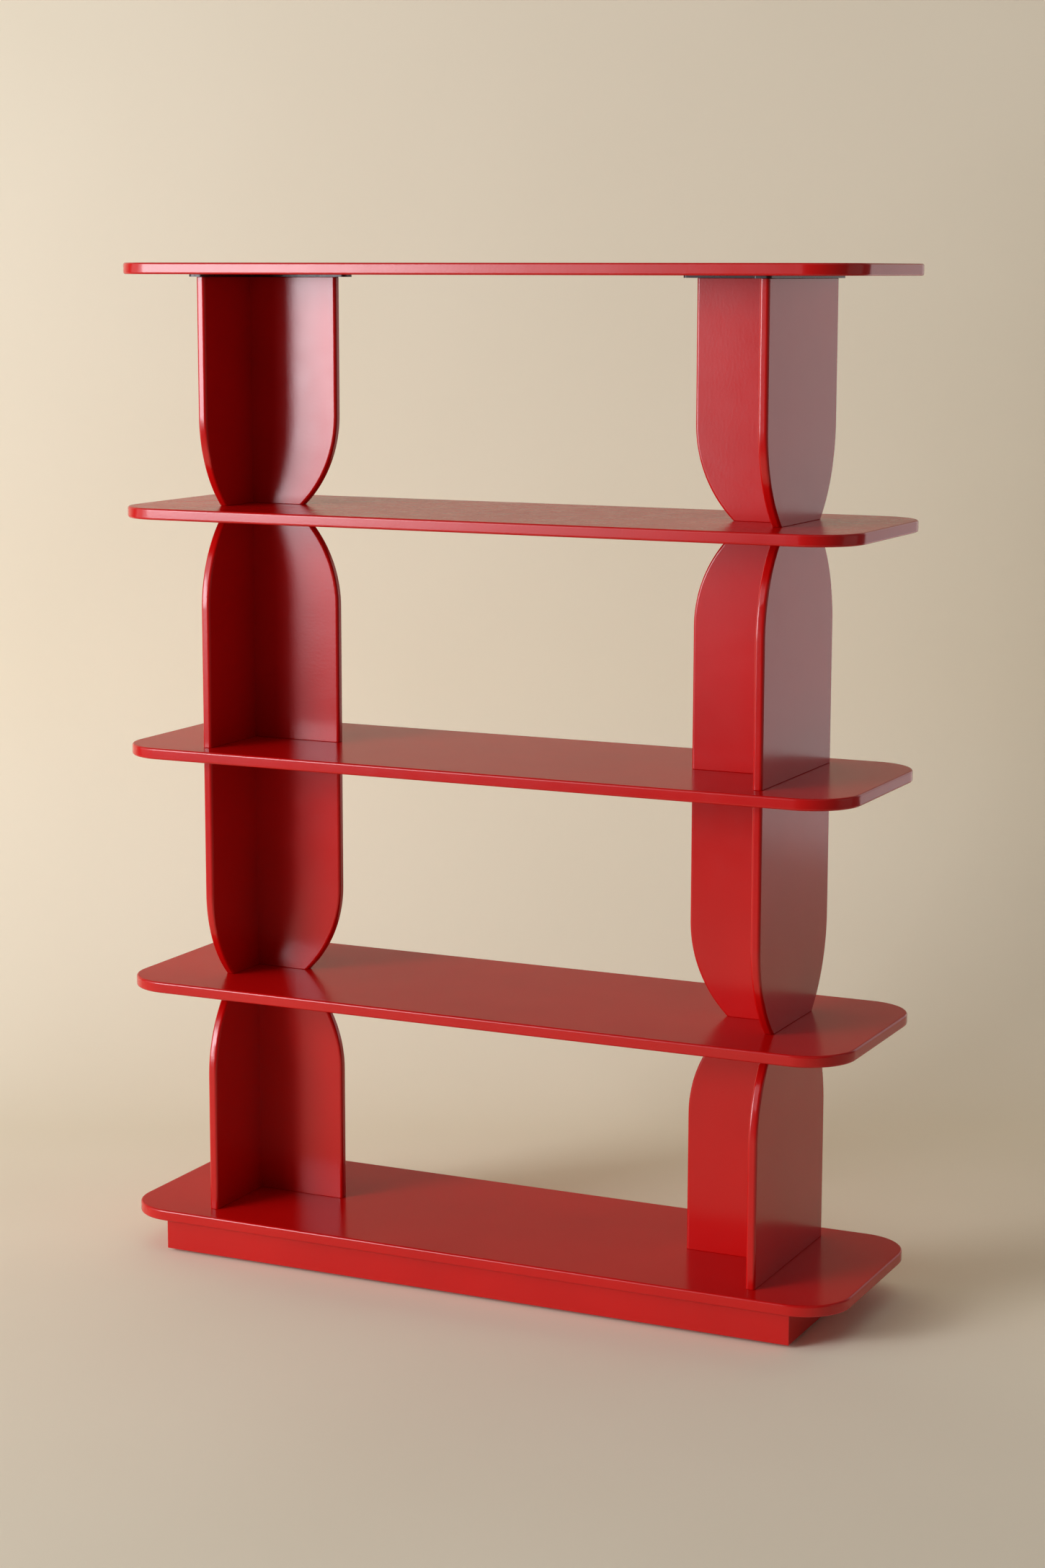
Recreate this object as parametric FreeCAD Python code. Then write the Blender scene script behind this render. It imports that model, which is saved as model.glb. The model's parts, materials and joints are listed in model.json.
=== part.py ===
import FreeCAD, Part
import math
import os

# Lacquered shelf unit: five identical shelves carried by four levels of T-shaped uprights on a low plinth.
# Millimetres. Origin on the floor under the middle of the unit, +Z up, +X along the shelves, front at -Y.

# Shelves
SHELF_LENGTH = 1320.0
SHELF_DEPTH = 408.0
SHELF_THICKNESS = 19.2
SHELF_CORNER_RADIUS = 83.0
SHELF_EDGE_RADIUS = 3.5
SHELF_PITCH = 408.0
SHELF_COUNT = 5

# Uprights: a side panel across the depth and a web panel that meets the middle of its inner face
PANEL_THICKNESS = 16.2
PANEL_EDGE_RADIUS = 5.0
PANEL_END_ARRIS = 0.8
SIDE_OUTER_X = 509.0
SIDE_WIDTH = 320.0
WEB_END_X = 328.0
ARC_RADIUS = 211.0
ARC_RISE = 154.0

# Black steel plate between the top shelf and the uprights below it
PLATE_THICKNESS = 4.0
PLATE_SIDE_MARGIN = 7.0
PLATE_FLANGE_MARGIN = 14.0
PLATE_WEB_MARGIN = 22.0
PLATE_OUTER_RADIUS = 7.0
PLATE_INNER_RADIUS = 5.0

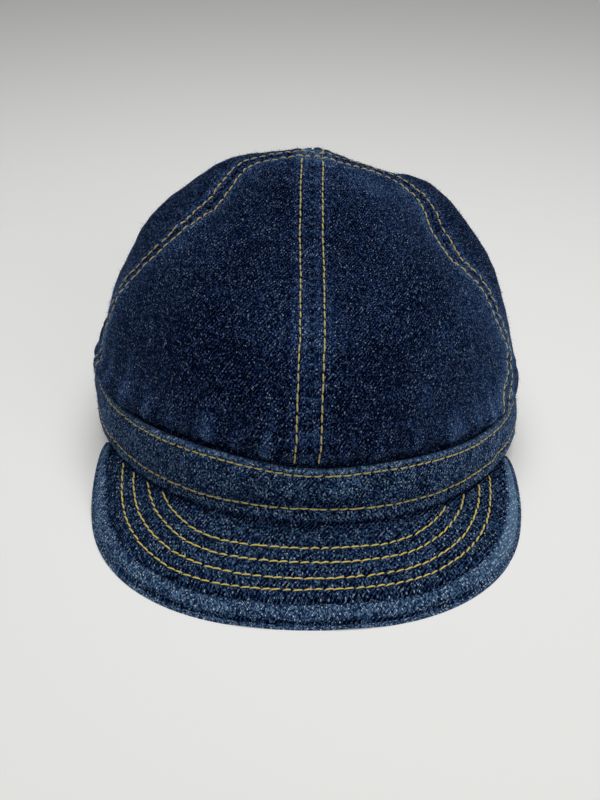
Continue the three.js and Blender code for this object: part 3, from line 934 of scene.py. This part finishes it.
crownTrees = [treeOf(piece) for piece in crown]
stitch = dict(pitch=3.65, share=0.95, radius=0.33, rise=0.18, sink=0.16, slant=2.0)
for name in seams:
    points, normals = seamPath(name)
    tangent = np.gradient(points, axis=0)
    lateral = np.cross(normals, tangent)
    lateral /= np.linalg.norm(lateral, axis=1, keepdims=True)
    store = dict(points=[], uv=[], faces=[])
    for side in (-1, 1):
        path = points + side * seams[name]["rows"] * lateral
        keep = np.ones(len(path), bool)
        if name != "cross":
            keep = nearLine(points, crossLine)[0] > 3.6
        sewRow(store, crownTrees, path[keep], normals[keep], dict(stitch, seed=60 + side + len(name) * 7))
    threadPiece("thread_" + name + "_seam", store, crownThread)

bandTree = [treeOf(band)]
store = dict(points=[], uv=[], faces=[])
turnRound = np.linspace(-math.pi, math.pi, 700)
tallAround = bandTall(turnRound)
for share in (lowRow(turnRound) / tallAround, 1 - bandRows["high"] / tallAround):
    path, normals = smoothFace(turnRound, share * bandTop), outward(turnRound, share * bandTop)
    sewRow(store, bandTree, path, normals, dict(stitch, seed=int(100 * share[350])))
threadPiece("thread_band", store, bandThread)

visorTree = [treeOf(visorTop)]
visorStitch = dict(stitch, pitch=3.7, share=1.0, slant=7, radius=0.34, sink=0.08)
store = dict(points=[], uv=[], faces=[])
visorTurn = np.radians(np.linspace(-visor["end"], visor["end"], 500))
for number, row in enumerate(visorRows):
    reach = outlineReach(visorTurn) - rowDistance(row, visorTurn)
    seen = reach > ringReach(visorTurn) - 0.6
    path = visorMiddle(visorTurn[seen], reach[seen]) + np.array([0, 0, visor["padding"]])
    normals = np.tile([0.0, 0.0, 1.0], (len(path), 1))
    sewRow(store, visorTree, path, normals, dict(visorStitch, seed=80 + number))
threadPiece("thread_visor", store, visorThread)


def fuzzMaterial(name, look):
    # Loose dyed cotton: thin blue hairs that soften the cap's outline.
    material, tree, shader = newMaterial(name)
    place = addNode(tree, "ShaderNodeTexCoord").outputs["Object"]
    tint = noiseAt(tree, place, look["patches"], 2.0)
    color = blend(tree, tint, linear(look["dark"]), linear(look["light"]))
    tree.links.new(color, shader.inputs["Base Color"])
    shader.inputs["Roughness"].default_value = 0.8
    shader.inputs["IOR"].default_value = 1.45
    shader.inputs["Specular IOR Level"].default_value = 0.1
    return material


# Raised fibres, as slim closed spikes: how many stand on each piece, their radius at the root and
# their lengths in mm. They are drawn several times as thick as real fibres, so that they show.
fuzz = dict(crown=6800, band=6500, visor=8500, thick=0.075, shortest=0.3, usual=0.7, longest=4.0, seed=17)
fibre = fuzzMaterial("cotton fibres, raised by washing", dict(patches=120.0, dark="#33548c", light="#7b9cc9"))


def raiseFuzz(piece, count, rng):
    mesh = piece.data
    size = len(mesh.polygons)
    center, normal, area = np.empty(size * 3), np.empty(size * 3), np.empty(size)
    mesh.polygons.foreach_get("center", center)
    mesh.polygons.foreach_get("normal", normal)
    mesh.polygons.foreach_get("area", area)
    center, normal = center.reshape(-1, 3) / mm, normal.reshape(-1, 3)
    middle = headShift + np.array([0, 0, 20.0])
    outside = ((center - middle) * normal).sum(1) > 0
    chosen = rng.choice(size, count, p=area * outside / (area * outside).sum())
    root, up = center[chosen], normal[chosen]
    aside = np.cross(up, rng.normal(size=(count, 3)))
    aside /= np.linalg.norm(aside, axis=1, keepdims=True)
    other = np.cross(up, aside)
    length = fuzz["usual"] * np.exp(rng.normal(size=(count, 1)) * 0.6)
    length = np.clip(length, fuzz["shortest"], fuzz["longest"])
    lean = rng.uniform(0.2, 2.2, (count, 1))
    heading = up + aside * lean
    heading /= np.linalg.norm(heading, axis=1, keepdims=True)
    root = root + (aside * rng.uniform(-1, 1, (count, 1)) + other * rng.uniform(-1, 1, (count, 1))) * 0.4
    corners = (0, 2.094, 4.189)  # a third of a turn apart, in radians
    base = [root + fuzz["thick"] * (aside * math.cos(a) + other * math.sin(a)) for a in corners]
    return np.stack(base + [root + heading * length], 1)


rng = np.random.default_rng(fuzz["seed"])
spikes = [raiseFuzz(piece, fuzz["crown"], rng) for piece in crown]
spikes += [raiseFuzz(band, fuzz["band"], rng), raiseFuzz(visorTop, fuzz["visor"], rng)]
spikes = np.concatenate(spikes)
spikes[..., 2] = np.maximum(spikes[..., 2], 0)
first = np.arange(len(spikes))[:, None, None] * 4
spikeFaces = (first + np.array([[0, 2, 1], [0, 1, 3], [1, 2, 3], [2, 0, 3]])[None]).reshape(-1, 3)
fuzzMesh = bpy.data.meshes.new("raised_fibres")
fuzzMesh.from_pydata((spikes.reshape(-1, 3) * mm).tolist(), [], spikeFaces.tolist())
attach(newPiece("raised_fibres", fuzzMesh, fibre), "root")
print("raised", len(spikes), "fibres")


# The table, the camera and the light.
def plainMaterial(name, color, roughness, glow):  # opal acrylic of a light table, lit a little from below
    material, tree, shader = newMaterial(name)
    shader.inputs["Base Color"].default_value = linear(color)
    shader.inputs["Roughness"].default_value = roughness
    shader.inputs["Specular IOR Level"].default_value = 0.2
    shader.inputs["Emission Color"].default_value = (1.0, 1.0, 0.99, 1.0)
    shader.inputs["Emission Strength"].default_value = glow
    return material


room = dict(floorReach=9.0, sky=0.075, glow=0.22)
floorMesh = bpy.data.meshes.new("floor")
reach = room["floorReach"]
floorCorners = [(-reach, -reach, 0), (reach, -reach, 0), (reach, reach, 0), (-reach, reach, 0)]
floorMesh.from_pydata(floorCorners, [], [(0, 1, 2, 3)])
acrylic = plainMaterial("light table, opal acrylic", "#e9e9e7", 0.7, room["glow"])
newPiece("floor", floorMesh, acrylic)

lamps = [
    dict(name="softbox overhead", place=(0.01, 0.04, 1.15), size=(0.85, 0.75), spread=82, power=2.1),
    dict(name="softbox front right", place=(0.6, -0.95, 0.6), size=(0.9, 0.6), spread=120, power=1.6),
]
for look in lamps:
    lampData = bpy.data.lights.new(look["name"], "AREA")
    lampData.shape = "RECTANGLE"
    lampData.size, lampData.size_y = look["size"]
    lampData.energy = look["power"]
    lampData.spread = math.radians(look["spread"])
    lampData.color = (1.0, 0.995, 0.985)
    lamp = bpy.data.objects.new(look["name"], lampData)
    lamp.location = look["place"]
    if look["place"][1] < 0:
        lamp.rotation_euler = (Vector((0, 0, 0.04)) - lamp.location).to_track_quat("-Z", "Y").to_euler()
    bpy.context.scene.collection.objects.link(lamp)

world = bpy.data.worlds.new("pale studio")
world.use_nodes = True
backdrop = world.node_tree.nodes["Background"]
backdrop.inputs["Color"].default_value = (0.97, 0.985, 1.0, 1.0)
backdrop.inputs["Strength"].default_value = room["sky"]
bpy.context.scene.world = world

# Seen from above the front, on a camera turned a touch about its own axis.
shot = dict(target=(-3.1, -22, 20.7), elevation=31.0, away=510.0, lens=54.0, roll=0.8)
elevation, roll = math.radians(shot["elevation"]), math.radians(shot["roll"])
target = Vector(((np.array(shot["target"]) + headShift) * mm).tolist())
back = Vector((0, -math.cos(elevation), math.sin(elevation)))
right = Vector((1, 0, 0))
up = back.cross(right)
rightTurned = right * math.cos(roll) + up * math.sin(roll)
upTurned = up * math.cos(roll) - right * math.sin(roll)
cameraData = bpy.data.cameras.new("camera")
cameraData.lens = shot["lens"]
cameraData.sensor_width = 36.0
cameraData.clip_start, cameraData.clip_end = 0.02, 60.0
camera = bpy.data.objects.new("camera", cameraData)
turned = Matrix((rightTurned, upTurned, back)).transposed().to_4x4()
camera.matrix_world = Matrix.Translation(target + back * shot["away"] * mm) @ turned
bpy.context.scene.collection.objects.link(camera)
bpy.context.scene.camera = camera
bpy.context.scene.view_settings.view_transform = "Standard"
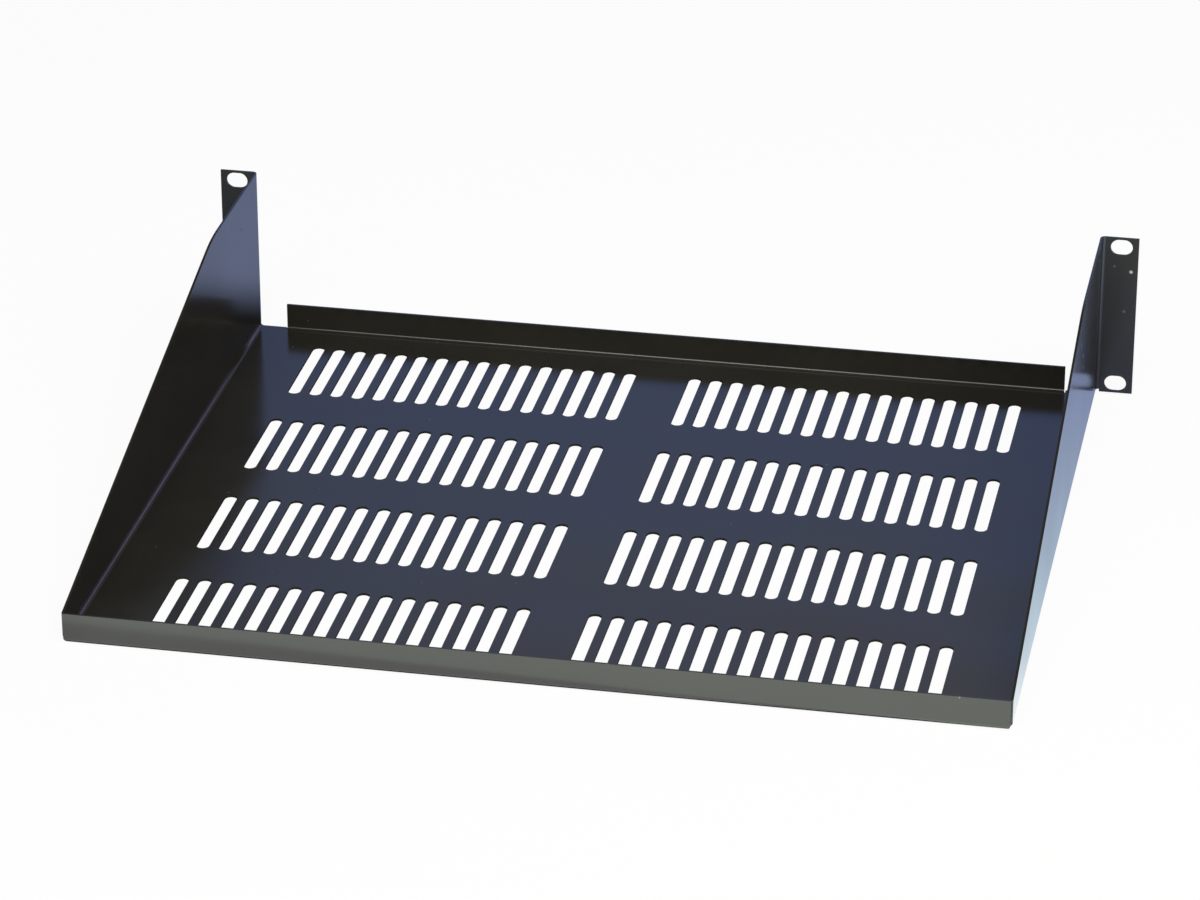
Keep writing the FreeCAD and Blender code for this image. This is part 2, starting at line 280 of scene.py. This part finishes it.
def black_powder_coat():
    """Near-black satin powder coat over the whole sheet, with its marks and a little dust."""
    material = bpy.data.materials.new("black_powder_coat")
    material.use_nodes = True
    tree = material.node_tree
    shader = tree.nodes["Principled BSDF"]
    shader.inputs["IOR"].default_value = COAT_IOR
    place = tree.nodes.new("ShaderNodeTexCoord").outputs["Object"]

    grain = place_group(tree, powder_grain_group(), place, grain_size=PEEL_SIZE, cloud_size=CLOUD_SIZE)
    cloud = grain.outputs["Cloud"]
    pale = place_group(tree, marks_group("pale marks", PALE_MARKS), place).outputs["Mask"]
    dull = place_group(tree, marks_group("dull marks", DULL_MARKS), place).outputs["Mask"]
    dust = place_group(tree, dust_group(), place, spacing=DUST_SPACING, share=DUST_SHARE).outputs["Mask"]

    colour = add_node(tree, "ShaderNodeMapRange", data_type="FLOAT_VECTOR")
    colour.inputs[RANGE_FROM_LOW].default_value = (CLOUD_DARK,) * 3
    colour.inputs[RANGE_FROM_HIGH].default_value = (CLOUD_LIGHT,) * 3
    colour.inputs[RANGE_TO_LOW].default_value = COAT_DARK
    colour.inputs[RANGE_TO_HIGH].default_value = COAT_LIGHT
    tree.links.new(cloud, colour.inputs[RANGE_VALUE])
    dusting = math_node(tree, "MULTIPLY", dust, DUST_STRENGTH)
    dusted = tint(tree, colour.outputs["Vector"], dusting, DUST_PAINT)
    tree.links.new(tint(tree, dusted, pale, PALE_PAINT), shader.inputs["Base Color"])

    gloss = add_node(tree, "ShaderNodeMapRange", to_min=GLOSSIEST, to_max=DULLEST)
    tree.links.new(cloud, gloss.inputs["Value"])
    matt = math_node(tree, "MULTIPLY", math_node(tree, "MAXIMUM", pale, dull), MARK_ROUGHNESS)
    tree.links.new(math_node(tree, "ADD", gloss.outputs["Result"], matt), shader.inputs["Roughness"])

    waves = bump(tree, grain.outputs["Wave"], strength=1.0, distance=WAVE_HEIGHT)
    peel = bump(tree, grain.outputs["Height"], strength=0.1, distance=PEEL_HEIGHT)
    tree.links.new(waves.outputs["Normal"], peel.inputs["Normal"])
    tree.links.new(peel.outputs["Normal"], shader.inputs["Normal"])
    return material


def painted_paper_reflection(tree):
    """The paper's tone in a reflection, as painted light: white at the front, bluer and dimmer behind, and
    dark with painted shade under the shelf.
    """
    place = tree.nodes.new("ShaderNodeSeparateXYZ")
    tree.links.new(tree.nodes.new("ShaderNodeTexCoord").outputs["Object"], place.inputs[0])
    across, along = place.outputs["X"], place.outputs["Y"]
    backwards = add_node(tree, "ShaderNodeMapRange", from_min=TONES_FRONT, from_max=TONES_REAR)
    tree.links.new(along, backwards.inputs["Value"])
    tone = tree.nodes.new("ShaderNodeValToRGB")
    ramp = tone.color_ramp
    ramp.interpolation = "B_SPLINE"
    ramp.elements.remove(ramp.elements[1])
    for index, (stop, colour) in enumerate(PAINTED_REFLECTION_TONES):
        element = ramp.elements.new(stop) if index else ramp.elements[0]
        element.position = stop
        element.color = (*colour, 1)
    tree.links.new(backwards.outputs["Result"], tone.inputs[0])

    # Painted shade: the mirrored paper goes dark under the shelf, between the gussets and behind the near
    # lip, and fades out behind it
    right_of_left = math_node(tree, "GREATER_THAN", across, -GUSSET_FACE)
    left_of_right = math_node(tree, "LESS_THAN", across, GUSSET_FACE)
    between_gussets = math_node(tree, "MULTIPLY", right_of_left, left_of_right)
    behind_lip = math_node(tree, "GREATER_THAN", along, shelf_low.y)
    shade = smooth_change(tree, along, shelf_high.y, shelf_high.y + SHADE_LENGTH, 1.0, 0.0)
    painted_shade_under_shelf = math_node(tree, "MULTIPLY", math_node(tree, "MULTIPLY", between_gussets, behind_lip), shade)
    # Painted shade that dims the mirrored paper to the left and painted light that brightens it to the right
    painted_dimming_left = smooth_change(tree, across, *PAINTED_SHADE_LEFT)
    painted_brightening_right = smooth_change(tree, across, *PAINTED_LIGHT_RIGHT)
    painted_light_across = math_node(tree, "ADD", painted_dimming_left, painted_brightening_right)
    light = math_node(tree, "MULTIPLY", painted_light_across, math_node(tree, "SUBTRACT", 1.0, painted_shade_under_shelf))
    strength = math_node(tree, "MULTIPLY", light, PAINTED_REFLECTION_STRENGTH)
    return tone.outputs["Color"], math_node(tree, "MAXIMUM", strength, LEAST_GLOW)


def mix_looks(tree, mask, under, over):
    """Mixes two shaders: the second shows where the mask is 1."""
    mix = tree.nodes.new("ShaderNodeMixShader")
    for socket, source in zip(mix.inputs, (mask, under, over)):
        tree.links.new(source, socket)
    return mix.outputs[0]


def paper_sweep():
    """White paper that bounces light and takes the shadow, and that the camera sees close to pure white."""
    material = bpy.data.materials.new("paper_sweep")
    material.use_nodes = True
    tree = material.node_tree
    tree.nodes.clear()
    paper = add_node(tree, "ShaderNodeBsdfDiffuse", color=PAPER)
    white = add_node(tree, "ShaderNodeEmission", color=WHITE, strength=1.0)
    # What gloss sees of the paper is a painted reflection: a glow in painted tones, brighter than white at
    # the front, with painted shade and light by place
    reflection = tree.nodes.new("ShaderNodeEmission")
    tone, light = painted_paper_reflection(tree)
    tree.links.new(tone, reflection.inputs["Color"])
    tree.links.new(light, reflection.inputs["Strength"])
    rays = tree.nodes.new("ShaderNodeLightPath").outputs
    seen = math_node(tree, "MULTIPLY", rays["Is Camera Ray"], CAMERA_WHITE)
    look = paper.outputs[0]
    for mask, glow in ((seen, white), (rays["Is Glossy Ray"], reflection)):
        look = mix_looks(tree, mask, look, glow.outputs[0])
    tree.links.new(look, tree.nodes.new("ShaderNodeOutputMaterial").inputs["Surface"])
    return material


def lay_floor():
    """A wide sheet of paper under the shelf."""
    bpy.ops.mesh.primitive_plane_add(size=FLOOR_WIDTH, location=(0, 0, shelf_low.z - FLOOR_GAP))
    floor = bpy.context.object
    floor.name = "studio_floor"
    floor.data.materials.append(paper_sweep())


def light_room():
    """A dim room for the light that comes from everywhere, and white wherever the camera looks past."""
    world = bpy.data.worlds.new("studio")
    bpy.context.scene.world = world
    world.use_nodes = True
    tree = world.node_tree
    tree.nodes.clear()
    room = add_node(tree, "ShaderNodeBackground", color=ROOM, strength=ROOM_STRENGTH)
    white = add_node(tree, "ShaderNodeBackground", color=WHITE, strength=1.0)
    seen = tree.nodes.new("ShaderNodeLightPath").outputs["Is Camera Ray"]
    look = mix_looks(tree, seen, room.outputs[0], white.outputs[0])
    tree.links.new(look, tree.nodes.new("ShaderNodeOutputWorld").inputs["Surface"])


def add_softbox(name, place, turn, size, glow, brightness):
    """Adds a flat softbox whose face has the given brightness, where 1 is white."""
    lamp = bpy.data.lights.new(name, "AREA")
    lamp.shape = "RECTANGLE"
    lamp.size, lamp.size_y = size
    lamp.color = glow
    lamp.energy = brightness * math.pi * size[0] * size[1]
    softbox = bpy.data.objects.new(name, lamp)
    bpy.context.scene.collection.objects.link(softbox)
    softbox.location = place
    softbox.rotation_euler = turn
    softbox.visible_camera = False


def set_lamps():
    """Three softboxes before the shelf, three behind it, and a bright card that lies before the near lip."""
    for name, place, size, glow, brightness in SOFTBOXES:
        facing_shelf = (-Vector(place)).to_track_quat("-Z", "Y").to_euler()
        add_softbox(name, place, facing_shelf, size, glow, brightness)
    face_up = (math.pi, 0, math.radians(CARD_SPIN))
    add_softbox("front_card", CARD_PLACE, face_up, CARD_SIZE, CARD_GLOW, CARD_BRIGHTNESS)


def set_camera():
    """The photograph's own view: 11 degrees to the right of the free end and 26 degrees above it."""
    lens = bpy.data.cameras.new("camera")
    lens.lens = LENS
    lens.sensor_width = SENSOR
    lens.sensor_fit = "HORIZONTAL"
    camera = bpy.data.objects.new("camera", lens)
    camera.location = CAMERA_PLACE
    camera.rotation_euler = (math.radians(90 - VIEW_ABOVE), 0, math.radians(VIEW_RIGHT))
    bpy.context.scene.collection.objects.link(camera)
    bpy.context.scene.camera = camera


shelf.data.materials.clear()
shelf.data.materials.append(black_powder_coat())
lay_floor()
light_room()
set_lamps()
set_camera()
bpy.context.scene.view_settings.view_transform = "Standard"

→ **Short problem**:
Quote in full each line from the top of the records above through the line with "# Millimetres. Origin"; stop after that line.

→ **Written answer**:
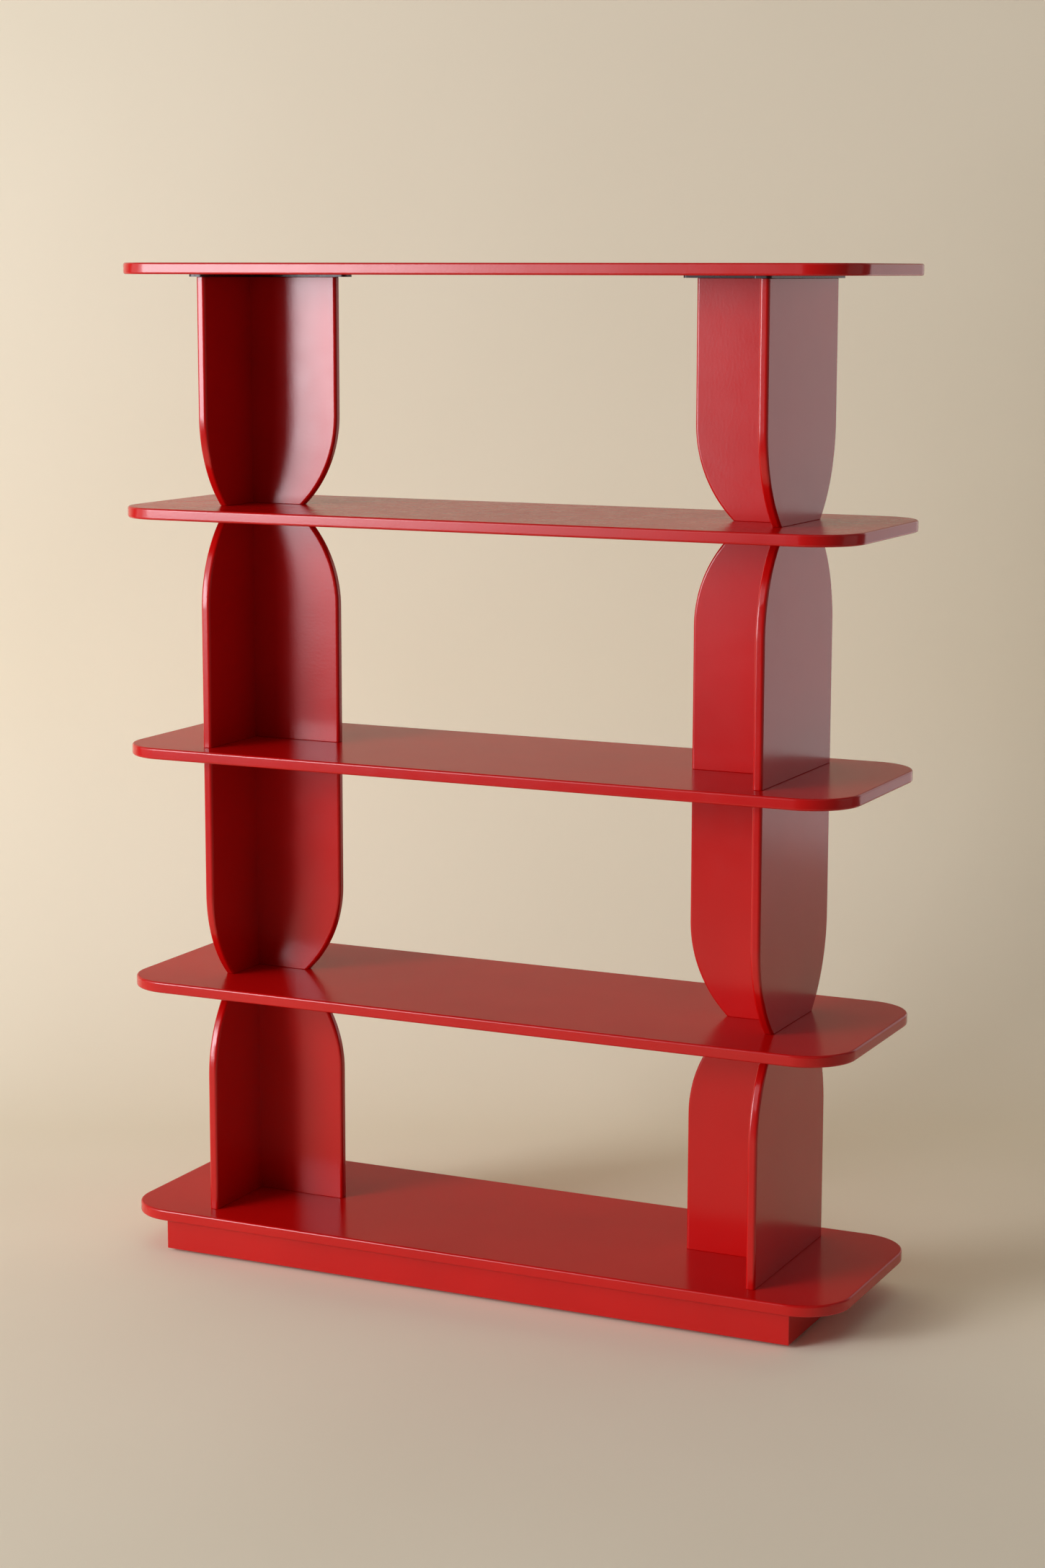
Recreate this object as parametric FreeCAD Python code. Then write the Blender scene script behind this render. It imports that model, which is saved as model.glb. The model's parts, materials and joints are listed in model.json.
=== part.py ===
import FreeCAD, Part
import math
import os

# Lacquered shelf unit: five identical shelves carried by four levels of T-shaped uprights on a low plinth.
# Millimetres. Origin on the floor under the middle of the unit, +Z up, +X along the shelves, front at -Y.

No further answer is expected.